Seriously, I hope the kids get well taken of -by Suleman or by the state – and none of 8 new babies have severe disabilities. Seeing the autistic toddler wandering around in that chaotic household was quite heartbreaking.
My mum had six of us for similar reasons to Suleman – she’d come from a small family, and initially found it difficult to have kids – and then she was suddenly widowed with six very young kids. All her energies were thereafter focussed on earning a living, surviving without welfare or extended family support and we looked after ourselves most of the time.There was inevitable neglect and resentment on our side and the stress and worry of being solely responsible for all of us did take its toll on my mum who often wished she could run away. My mum was a superwoman, super responsible, hardworking and loving and we were in the main, well-behaved kids who did very well in school but we nearly didnt make it.

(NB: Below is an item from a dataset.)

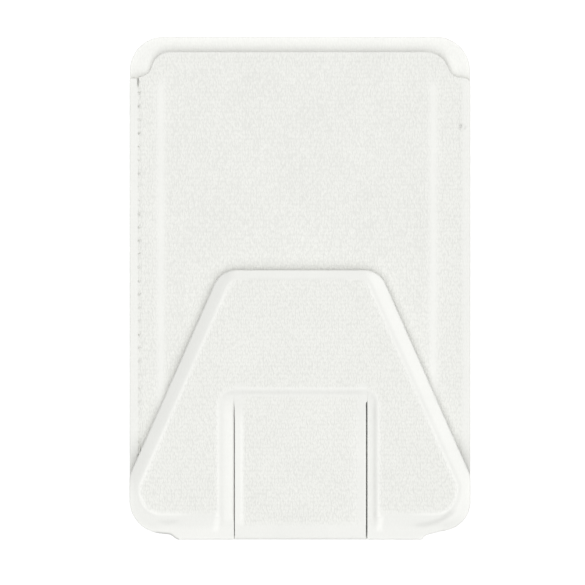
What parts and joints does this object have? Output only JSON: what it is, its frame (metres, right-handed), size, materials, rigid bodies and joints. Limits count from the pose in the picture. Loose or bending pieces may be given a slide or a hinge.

Suleman is headed for hell.
If this woman lived in a world with guaranteed health care, council housing, mental health care, would you be quite so snide in your comments?
If she were a Mormon, an Orthodox Jew, rich, would you be quite so smirking and denigrating?
Instead, you are using her to push your blog, putting you in the same money-grubbing, reprehensible, pathological class as rupert. Just stagnate there!
Heh – Don already answered – but I might as well add my flatfooted bit. Yes of course I would: I don’t think people should burden state systems of health care and housing by having many times a reasonable share of children, and especially by having 8 of them in one go, which is colossaly expensive.
As for pushing my blog – wha? How does this push my blog? And money-grubbing?! Nobody gives me any money for sharing my profound thoughts!
Maybe that was Nadya herself, lightly disguised.